Includes: "Two Hands" (by Koshkin, adapting Aleksey Shlygin's poem about a boy who wishes he had 10 hands), "The Glass" (by Guryev, adapting Oleg Grigoryev's nonsense story about some glaziers who install a warped glass window) and "Little Ram" (by Golovanova, adapting Samuil Marshak's translation of "Baa, Baa, Black Sheep", an English folk song about the shearing of a ram).

The original "Two Hands" poem can be read here or here (there seems to be more than one version of the poem, with the first one published in Murzilka #3, 1987, and the second closer to the one in the cartoon. For the exact text of the cartoon's version, click on the Russian subtitle description to the right). "Two Hands" is the only film ever directed by Nikolay Koshkin, who spent most of his career as art director for Vladimir Tarasov.

"The Glass" can be read here. It is very short. The first bit of dialogue in the cartoon is a strangely abbreviated version of the final sentence of the story. This was Guryev's first film, the start of his successful career as director (though unfortunately interrupted by the economic crisis from the mid 1990s to the 2000s).

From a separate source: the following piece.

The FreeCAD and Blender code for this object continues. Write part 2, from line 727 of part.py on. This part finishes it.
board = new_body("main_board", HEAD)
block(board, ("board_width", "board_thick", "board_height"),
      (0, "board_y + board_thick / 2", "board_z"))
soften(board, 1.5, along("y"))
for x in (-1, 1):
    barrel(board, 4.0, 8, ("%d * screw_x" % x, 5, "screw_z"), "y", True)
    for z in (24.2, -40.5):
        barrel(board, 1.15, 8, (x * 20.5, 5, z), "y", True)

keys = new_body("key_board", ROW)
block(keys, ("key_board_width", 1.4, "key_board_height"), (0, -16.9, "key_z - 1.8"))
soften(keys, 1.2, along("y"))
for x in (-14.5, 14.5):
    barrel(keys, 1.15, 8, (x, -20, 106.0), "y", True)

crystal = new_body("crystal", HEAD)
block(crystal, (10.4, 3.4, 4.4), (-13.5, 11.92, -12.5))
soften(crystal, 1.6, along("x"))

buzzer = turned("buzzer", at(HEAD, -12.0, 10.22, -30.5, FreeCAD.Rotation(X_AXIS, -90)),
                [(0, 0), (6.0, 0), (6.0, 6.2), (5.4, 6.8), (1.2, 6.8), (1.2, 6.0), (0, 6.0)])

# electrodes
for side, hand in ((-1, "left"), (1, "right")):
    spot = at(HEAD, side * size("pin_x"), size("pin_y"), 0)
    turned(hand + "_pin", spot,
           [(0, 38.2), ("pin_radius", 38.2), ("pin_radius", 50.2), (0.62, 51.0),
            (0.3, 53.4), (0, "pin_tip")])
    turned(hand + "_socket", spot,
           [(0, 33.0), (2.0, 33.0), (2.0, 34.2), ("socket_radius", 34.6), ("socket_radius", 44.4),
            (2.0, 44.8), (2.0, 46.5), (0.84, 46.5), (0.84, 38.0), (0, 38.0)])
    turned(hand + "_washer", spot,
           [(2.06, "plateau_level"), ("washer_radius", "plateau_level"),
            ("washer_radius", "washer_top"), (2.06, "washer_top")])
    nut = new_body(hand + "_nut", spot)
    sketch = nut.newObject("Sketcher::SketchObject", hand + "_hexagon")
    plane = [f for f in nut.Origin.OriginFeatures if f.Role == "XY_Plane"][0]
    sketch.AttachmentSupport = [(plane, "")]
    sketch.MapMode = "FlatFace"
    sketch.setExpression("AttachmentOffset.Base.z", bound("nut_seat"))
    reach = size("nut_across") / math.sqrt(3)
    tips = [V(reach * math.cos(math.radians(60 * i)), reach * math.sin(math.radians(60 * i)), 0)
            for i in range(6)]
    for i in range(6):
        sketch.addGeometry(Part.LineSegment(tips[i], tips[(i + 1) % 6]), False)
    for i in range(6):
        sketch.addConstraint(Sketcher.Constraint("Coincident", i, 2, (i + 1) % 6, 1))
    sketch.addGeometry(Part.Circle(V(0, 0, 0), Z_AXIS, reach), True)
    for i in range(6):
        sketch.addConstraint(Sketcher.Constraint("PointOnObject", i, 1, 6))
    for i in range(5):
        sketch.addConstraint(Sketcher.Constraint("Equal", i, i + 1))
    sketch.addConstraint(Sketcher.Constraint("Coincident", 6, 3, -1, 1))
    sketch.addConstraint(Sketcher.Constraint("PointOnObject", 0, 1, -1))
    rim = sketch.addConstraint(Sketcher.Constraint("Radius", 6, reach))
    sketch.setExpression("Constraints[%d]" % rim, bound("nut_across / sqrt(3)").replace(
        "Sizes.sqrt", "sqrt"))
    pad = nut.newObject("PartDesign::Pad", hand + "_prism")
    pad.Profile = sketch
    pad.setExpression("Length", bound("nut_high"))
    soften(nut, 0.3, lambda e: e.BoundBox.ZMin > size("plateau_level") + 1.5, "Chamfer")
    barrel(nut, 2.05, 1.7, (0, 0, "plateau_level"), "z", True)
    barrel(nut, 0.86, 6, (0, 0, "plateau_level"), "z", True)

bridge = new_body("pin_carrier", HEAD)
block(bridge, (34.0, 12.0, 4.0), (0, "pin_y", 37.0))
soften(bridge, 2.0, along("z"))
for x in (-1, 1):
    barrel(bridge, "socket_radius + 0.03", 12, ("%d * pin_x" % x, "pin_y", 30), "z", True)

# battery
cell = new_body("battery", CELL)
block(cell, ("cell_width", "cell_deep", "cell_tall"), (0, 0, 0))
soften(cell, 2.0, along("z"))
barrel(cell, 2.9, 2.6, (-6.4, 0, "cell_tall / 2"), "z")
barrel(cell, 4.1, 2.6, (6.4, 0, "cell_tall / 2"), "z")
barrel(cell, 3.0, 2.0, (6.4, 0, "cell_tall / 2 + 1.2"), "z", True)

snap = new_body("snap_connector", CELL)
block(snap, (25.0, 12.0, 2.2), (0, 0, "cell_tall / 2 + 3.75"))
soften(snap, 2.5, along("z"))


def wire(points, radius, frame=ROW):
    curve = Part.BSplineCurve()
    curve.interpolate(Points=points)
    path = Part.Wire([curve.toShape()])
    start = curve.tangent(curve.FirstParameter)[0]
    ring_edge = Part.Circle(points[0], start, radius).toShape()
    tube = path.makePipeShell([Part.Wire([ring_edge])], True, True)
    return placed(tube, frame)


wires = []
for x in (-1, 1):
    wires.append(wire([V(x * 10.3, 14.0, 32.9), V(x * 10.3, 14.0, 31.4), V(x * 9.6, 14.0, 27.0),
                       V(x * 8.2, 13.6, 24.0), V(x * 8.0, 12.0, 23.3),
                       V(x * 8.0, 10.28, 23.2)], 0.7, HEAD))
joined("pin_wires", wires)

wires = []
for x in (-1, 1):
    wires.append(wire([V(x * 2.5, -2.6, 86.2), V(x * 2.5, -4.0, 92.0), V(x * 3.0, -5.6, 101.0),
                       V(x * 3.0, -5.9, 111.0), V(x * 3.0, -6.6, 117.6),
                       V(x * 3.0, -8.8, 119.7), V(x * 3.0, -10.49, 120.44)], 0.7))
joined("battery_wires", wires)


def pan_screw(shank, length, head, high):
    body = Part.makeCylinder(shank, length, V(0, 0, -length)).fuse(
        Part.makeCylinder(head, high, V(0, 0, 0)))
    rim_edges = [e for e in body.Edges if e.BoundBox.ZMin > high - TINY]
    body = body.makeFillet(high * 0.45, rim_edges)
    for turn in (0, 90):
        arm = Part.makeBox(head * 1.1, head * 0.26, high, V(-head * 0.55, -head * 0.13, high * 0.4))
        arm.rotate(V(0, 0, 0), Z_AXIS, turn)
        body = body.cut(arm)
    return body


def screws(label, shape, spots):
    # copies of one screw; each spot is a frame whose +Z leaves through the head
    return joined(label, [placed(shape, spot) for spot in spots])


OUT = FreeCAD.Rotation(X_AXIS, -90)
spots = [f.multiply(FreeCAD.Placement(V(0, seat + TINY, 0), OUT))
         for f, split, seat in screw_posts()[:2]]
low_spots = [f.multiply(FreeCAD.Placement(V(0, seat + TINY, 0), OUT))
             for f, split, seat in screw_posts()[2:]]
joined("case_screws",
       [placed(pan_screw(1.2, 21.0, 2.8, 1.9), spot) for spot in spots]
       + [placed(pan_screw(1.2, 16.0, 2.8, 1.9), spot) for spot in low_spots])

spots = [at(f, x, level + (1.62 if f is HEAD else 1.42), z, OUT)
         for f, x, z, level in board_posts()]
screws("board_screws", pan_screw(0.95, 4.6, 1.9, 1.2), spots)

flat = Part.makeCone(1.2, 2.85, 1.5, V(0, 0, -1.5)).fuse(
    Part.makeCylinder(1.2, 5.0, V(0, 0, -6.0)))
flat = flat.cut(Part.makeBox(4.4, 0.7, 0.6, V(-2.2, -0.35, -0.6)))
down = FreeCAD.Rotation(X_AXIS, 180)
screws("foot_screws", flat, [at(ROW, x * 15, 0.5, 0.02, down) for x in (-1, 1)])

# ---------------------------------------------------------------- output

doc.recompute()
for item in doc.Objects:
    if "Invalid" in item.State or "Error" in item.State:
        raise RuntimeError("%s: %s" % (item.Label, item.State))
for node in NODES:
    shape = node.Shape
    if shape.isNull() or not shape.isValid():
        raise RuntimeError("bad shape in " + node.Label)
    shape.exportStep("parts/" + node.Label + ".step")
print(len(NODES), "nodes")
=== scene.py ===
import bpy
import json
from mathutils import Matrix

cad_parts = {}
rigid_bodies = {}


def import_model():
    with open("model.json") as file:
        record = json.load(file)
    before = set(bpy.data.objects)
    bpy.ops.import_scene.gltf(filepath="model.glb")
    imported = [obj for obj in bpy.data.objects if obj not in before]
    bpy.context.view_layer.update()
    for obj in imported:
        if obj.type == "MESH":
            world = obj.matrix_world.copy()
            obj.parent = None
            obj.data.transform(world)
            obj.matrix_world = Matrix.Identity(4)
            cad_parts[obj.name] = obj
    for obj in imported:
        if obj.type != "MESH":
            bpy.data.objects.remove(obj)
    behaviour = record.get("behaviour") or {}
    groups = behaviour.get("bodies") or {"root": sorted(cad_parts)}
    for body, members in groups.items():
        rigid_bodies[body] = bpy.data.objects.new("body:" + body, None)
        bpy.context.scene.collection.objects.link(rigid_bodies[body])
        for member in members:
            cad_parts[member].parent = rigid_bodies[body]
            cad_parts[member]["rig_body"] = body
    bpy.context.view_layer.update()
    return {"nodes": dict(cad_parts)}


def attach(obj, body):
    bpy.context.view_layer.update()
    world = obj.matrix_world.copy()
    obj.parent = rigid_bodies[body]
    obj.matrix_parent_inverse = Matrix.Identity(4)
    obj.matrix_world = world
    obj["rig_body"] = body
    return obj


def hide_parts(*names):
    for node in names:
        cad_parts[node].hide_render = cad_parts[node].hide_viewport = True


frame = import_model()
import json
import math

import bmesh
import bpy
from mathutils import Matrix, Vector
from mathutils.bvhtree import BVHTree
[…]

Samuil Marshak's "Little Ram" can be read here, while the English original can be read on Wikipedia. Marshak's translation has some notable differences from the English (for example: the ram is not black, and there is no little boy who lives down the lane), so it had to be retranslated, or the cartoon wouldn't have made any sense. Its director, Nataliya Golovanova, had already made 14 films, but this was the first time she made a short for "Merry-Go-Round" (usually, it was the other way around; new directors would get their start in "Merry-Go-Round" before being allowed to work on longer films).

 

DISCUSSION



1.Admin

Though the early Merry-Go-Rounds (from the 1960s) are more famous, I think they continued to be pretty good even as the studio began falling apart in the 1990s. This one is a good example - all of the entries are pretty strong. For the last, this isn't surprising and its director (Golovanova) was a veteran. But the first two are strong first works by new directors.

The style of the first should be immediately recognizable for fans of Vladimir Tarasov, as Koshkin was his art director, and a big part of what made those films so great. So it is here - the story could easily be boring, but the well-drawn art, characters, and inventive camera angles make it shine. Unfortunately, Koshkin never did get the chance to do any more directing.

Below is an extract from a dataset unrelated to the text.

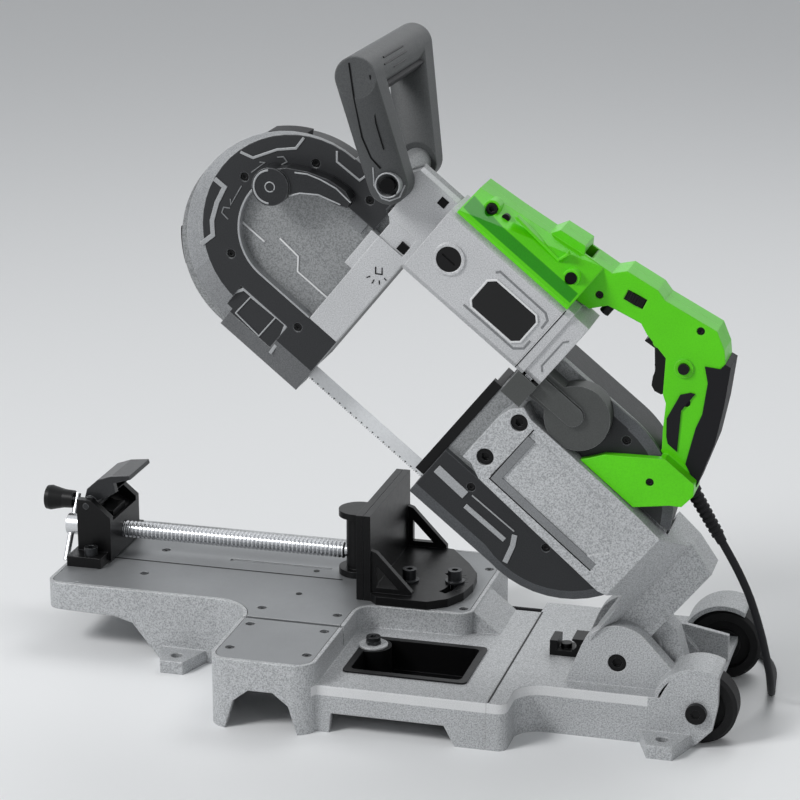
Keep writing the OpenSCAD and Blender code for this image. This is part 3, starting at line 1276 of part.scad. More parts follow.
module shell_front() {
  wedge_y = motor_front_y + 1;
  color(green) head() difference() {
    union() {
      difference() {
        slab(shell_y0, grip_mid_y) shell_outline();
        slab(shell_y0 + shell_t, grip_mid_y + 1) shell_inside();
      }
      shell_bosses(shell_y0 + 1, grip_mid_y);
      rod_y(trigger_pivot[0], trigger_pivot[1], 5, shell_y0 + 1, grip_mid_y - trigger_w / 2 - 0.6);
      // sloping cover over the motor
      difference() {
        hull() for (u = [-353, -235]) bar_x(u, u + 1)
          polygon([[motor_front_y, motor_w1 + slip_gap], [motor_front_y, motor_w1 + 3],
            [shell_y0, ridge_w(u)], [shell_y0 + 1, motor_w1 + slip_gap]]);
        bar_x(-349, -238) polygon([[wedge_y + 4, motor_w1 + 3], [shell_y0 - 4, 236], [shell_y0 - 4, motor_w1 + 3]]);
      }
      for (p = socket_screws) rod_y(p[0], p[1], 7, -24, shell_y0 + 1);
      slab(-24, rear_cover_face_y - slip_gap) foot_outline();
      difference() {
        slab(-20, grip_mid_y) intersection() {
          foot_outline();
          translate([-110, 120]) square([60, 60]);
        }
        slab(shell_y0, grip_mid_y + 1) shell_inside();
      }
      rod_y(button_at[0], button_at[1], 8, shell_y0 - 1.5, shell_y0 + 1);
    }
    shell_holes();
    rod_y(button_at[0], button_at[1], 4.6 + run_fit, shell_y0 - 2, shell_y0 + shell_t + 1);
    for (p = shell_screws) rod_y(p[0], p[1], 3.4, shell_y0 - 1, shell_y0 + 3.5);
    for (p = socket_screws) {
      rod_y(p[0], p[1], 2.5 + hole_gap, motor_front_y - 1, -11.5);
      rod_y(p[0], p[1], 4.9, motor_front_y - 1, -19.5);
    }
    rod_y(foot_screw[0], foot_screw[1], 1.6 + hole_gap, -25, -17.5);
    rod_y(foot_screw[0], foot_screw[1], 3.4, -25, -20.5);
    cord_way();
  }
}
module shell_rear() {
  color(green) head() difference() {
    union() {
      difference() {
        slab(grip_mid_y, shell_y1) shell_outline();
        slab(grip_mid_y - 1, shell_y1 - shell_t) shell_inside();
      }
      shell_bosses(grip_mid_y, shell_y1 - 1);
      rod_y(trigger_pivot[0], trigger_pivot[1], 5, grip_mid_y + trigger_w / 2 + 0.6, shell_y1 - 1);
    }
    shell_holes();
    cord_way();
  }
}
// Socket of the strain relief in the end of the handle
module cord_way() {
  rotate([0, -head_raise, 0]) translate([0, 0, -pivot_h]) translate(relief_a)
    rotate([0, relief_turn, 0]) {
      translate([0, 0, -9]) cylinder(h = 14, r = relief_d / 2 - 1.5 + hole_gap);
      cylinder(h = 14, r = relief_d / 2 + 1.5 + hole_gap);
    }
}
module rubber_grip() {
  color(black) head() {
    // pads let on to both faces of the handle
    for (y = [shell_y0 - 1.2, shell_y1]) slab(y, y + 1.2) {
      polygon([[-118, 222], [-113, 229], [-109.4, 231], [-108.5, 212], [-88, 183], [-98, 183],
        [-103, 187], [-113, 199]]);
      polygon([[-119, 254], [-107, 262], [-88, 235], [-73, 206], [-62, 174], [-76, 180], [-90, 209],
        [-94, 222], [-108, 245]]);
    }
    // back of the handle
    slab(shell_y0 - 1.2, shell_y1 + 1.2)
      polygon([[-108, 267], [-103, 268], [-85, 239], [-69.5, 209.5], [-56, 171], [-59, 170.6],
        [-62.6, 174], [-74, 208], [-89.3, 236.4], [-108.1, 258.8]]);
  }
}
module trigger() {
  color(black) head() {
    slab(grip_mid_y - trigger_w / 2, grip_mid_y + trigger_w / 2) difference() {
      polygon([[-169, 233], [-166, 249], [-152, 249], [-147, 238], [-127, 212], [-129, 207.5],
        [-135, 206], [-140, 208], [-150, 224], [-158.8, 234]]);
      translate([-158, 212]) circle(r = 14);
    }
    rod_y(trigger_pivot[0], trigger_pivot[1], 2.5, grip_mid_y - 11, grip_mid_y + 11);
  }
}
module lock_button() {
  color(black) head() {
    rod_y(button_at[0], button_at[1], 4.6, shell_y0 - 4, shell_y0 + 5);
    rod_y(button_at[0], button_at[1], 6.5, shell_y0 + shell_t + slip_gap, shell_y0 + 5);
  }
}
module speed_dial() {
  color(black) head() translate([dial_at[0], dial_y, dial_at[1]]) rotate([0, dial_tilt, 0]) {
    linear_extrude(dial_t, center = true) gear_outline(dial_r, 36, 0.6);
  }
}
module top_handle() {
  y0 = handle_mid_y - bar_w / 2;
  y1 = handle_mid_y + bar_w / 2;
  color("#3c3e40") head() difference() {
    union() {
      rod_y(bar_at[0], bar_at[1], bar_r, y0, y1);
      hull() {
        translate([bar_at[0], y0 + 24, bar_at[1]]) rotate([90, 0, 0]) cylinder(h = 24, r = bar_r, $fn = 32);
        translate([lug_at[0], lug_y0, lug_at[1]]) rotate([90, 0, 0]) cylinder(h = foot_t, r = 17, $fn = 32);
      }
      hull() {
        translate([bar_at[0], y1, bar_at[1]]) rotate([90, 0, 0]) cylinder(h = 24, r = bar_r, $fn = 32);
        translate([lug_at[0], lug_y1 + foot_t, lug_at[1]]) rotate([90, 0, 0])
          cylinder(h = foot_t, r = 17, $fn = 32);
      }
    }
    rod_y(lug_at[0], lug_at[1], handle_bolt_d / 2 + hole_gap, lug_y0 - foot_t - 1, lug_y1 + foot_t + 1);
  }
}
module bar_insert() {
  y0 = handle_mid_y - bar_w / 2 + 26;
  y1 = handle_mid_y + bar_w / 2 - 26;
  color(black) head() sector_y(bar_at[0], bar_at[1], bar_r, bar_r + 4, y0 + 4, y1 - 4, -120, 10);
}

// Power cord

module strain_relief() {
  len = norm(relief_b - relief_a);
  color(black) translate(relief_a) rotate([0, relief_turn, 0]) rotate_extrude() {
    translate([0, -8]) square([relief_d / 2 - 1.5, 9]);
    polygon([[0, 0], [relief_d / 2 + 1.5, 0], [relief_d / 2 + 1.5, 4], [relief_d / 2, 5],
      [cord_r + 0.8, len], [0, len]]);
    for (z = [8:5:len - 8]) translate([0, z])
      square([relief_d / 2 + 0.9 - (relief_d / 2 - cord_r - 0.8) * z / len, 2.4]);
  }
}
cord_path = spline(cord_route, 2);
module cord() {
  echo(cord_length = path_length(cord_path));
  color(black) tube(cord_path, cord_r, 10);
}
// Round coil in layers: the spiral runs in, climbs where it reverses and runs out again
turns_a_layer = coil_turns / coil_layers;
function coil_radius(t) = let (l = floor(t / turns_a_layer), p = t - l * turns_a_layer)
  coil_d / 2 - coil_step * (l % 2 == 0 ? p : turns_a_layer - p);
function coil_height(t) = coil_z + coil_step * (t < turns_a_layer / 2 ? 0 :
  let (l = round(t / turns_a_layer)) l >= coil_layers ? coil_layers - 1 :
  l - 1 + ease((t - l * turns_a_layer) * 2 + 0.5));
coil_path = concat(
  [[-226, 246, coil_z], [-233, 246, coil_z]],
  [for (i = [0:coil_turns * coil_rings - 1]) let (t = i / coil_rings, a = 270 - 360 * t, r = coil_radius(t))
    [coil_x + r * cos(a), coil_y + r * sin(a), coil_height(t)]],
  [[-240, 246, 27.1], [-251, 246, 27.1], [-262, 246, 26], [-272, 246, 23], [-282, 246, 18.5],
    [-292, 246, 15], [-301, 246, plug_z], [plug_x, 246, plug_z]]);
module cord_coil() {
  echo(coil_gap = least_gap(coil_path, 12, cord_d));
  echo(coil_length = path_length(coil_path));
  color(black) tube(coil_path, cord_r, 6);
}
module plug() {
  pin_y = 9.5;
  color(black) translate([plug_x, 246, plug_z]) rotate([0, -90, 0]) {
    rotate_extrude() polygon([[0, 0], [cord_r + 1.5, 0], [cord_r + 2, 12], [plug_r - 3, 20],
      [plug_r, 24], [plug_r, 46], [plug_r - 1.5, 48], [0, 48]]);
    for (s = [-1, 1]) translate([0, s * pin_y, 47]) cylinder(h = 20, r = 2.4);
  }
}

bed_casting();
bed_plate();
box_plate();
base_screws();
rear_casting();
chip_tray();
lock_hook();
pivot_pin();
return_spring();
wheel_axle();
front_transport_wheel();
rear_transport_wheel();
fixed_jaw();
moving_jaw();
lead_screw();
crank_handle();
crank_knob();
nut_block();
half_nut();
release_lever();
front_frame();
front_guard();
front_cover();
rear_frame();
rear_guard();
rear_cover();
head_screws();
bumpers();
swing_arm();
motor_housing();
motor_end_cap();
brush_caps();
label_plate();
stator();
armature();
gear_case();
layshaft();
crown_gear();
drive_wheel();
drive_tyre();
idler_wheel();
idler_tyre();
idler_slide();
tension_lever();
blade();
blade_guides();
guide_bearings();
work_stop();
shell_front();
shell_rear();
rubber_grip();
trigger();
lock_button();
speed_dial();
top_handle();
bar_insert();
strain_relief();
cord();
cord_coil();
plug();
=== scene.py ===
import math
import bmesh
import bpy
from mathutils import Matrix, Vector


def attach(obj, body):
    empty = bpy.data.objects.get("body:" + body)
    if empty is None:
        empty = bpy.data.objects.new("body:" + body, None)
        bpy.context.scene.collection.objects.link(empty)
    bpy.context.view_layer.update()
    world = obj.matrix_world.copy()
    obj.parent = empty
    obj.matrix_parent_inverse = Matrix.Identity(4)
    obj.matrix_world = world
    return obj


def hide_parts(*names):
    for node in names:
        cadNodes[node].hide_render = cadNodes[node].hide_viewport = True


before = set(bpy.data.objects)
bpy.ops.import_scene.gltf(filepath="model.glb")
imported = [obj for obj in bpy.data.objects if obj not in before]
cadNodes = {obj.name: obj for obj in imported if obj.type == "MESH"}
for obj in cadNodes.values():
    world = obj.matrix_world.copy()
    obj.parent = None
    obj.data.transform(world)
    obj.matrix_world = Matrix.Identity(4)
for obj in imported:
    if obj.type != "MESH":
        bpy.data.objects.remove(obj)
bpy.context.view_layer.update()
scene = bpy.context.scene
mm = 0.001
print("frame loaded")

# The saw head is drawn lowered, then raised about the tilt pivot, as in the source
headRaise = math.radians(39.15)
pivotHeight = 0.064
headMatrix = Matrix.Translation((0, 0, pivotHeight)) @ Matrix.Rotation(headRaise, 4, "Y")

# Camera at the photograph's angle

cameraSetup = {"place": (0.3745, -2.0720, 0.9404), "elevation": 17.0, "azimuth": 15.3,
               "lens": 119.07, "sensor": 36, "farClip": 50}
cameraData = bpy.data.cameras.new("camera")
cameraData.lens = cameraSetup["lens"]
cameraData.sensor_width = cameraSetup["sensor"]
cameraData.clip_end = cameraSetup["farClip"]
camera = bpy.data.objects.new("camera", cameraData)
camera.location = cameraSetup["place"]
camera.rotation_euler = (math.radians(90 - cameraSetup["elevation"]), 0,
                         math.radians(cameraSetup["azimuth"]))
scene.collection.objects.link(camera)
scene.camera = camera
scene.view_settings.view_transform = "Standard"


# Shader nodes

def addSocket(group, name, kind, way, value=None):
    socket = group.interface.new_socket(name=name, in_out=way, socket_type=kind)
    if value is not None:
        socket.default_value = value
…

The other new director, Guryev, was more lucky. His segment here adapts a literary original that is practically unadaptable (because it's like a miniature "Finnegans Wake", relying heavily on wordplay and things you can only do in writing), and he solved the problem by almost ignoring the text and doing a similar thing purely with visuals. How do you even animate things seen through warped glass? I can't imagine. The fat cat would reappear in Guryev's later work.

"Little Ram" is an English absurdity - actually, far more absurd in the adaptation here than the original folk song is. There seems to be a lot of love for English absurdity in Russia (I could name quite a few animated examples, starting with the 1970s works of Andrey Hrzhanovskiy), and in the early 1990s it seems to have been especially trendy.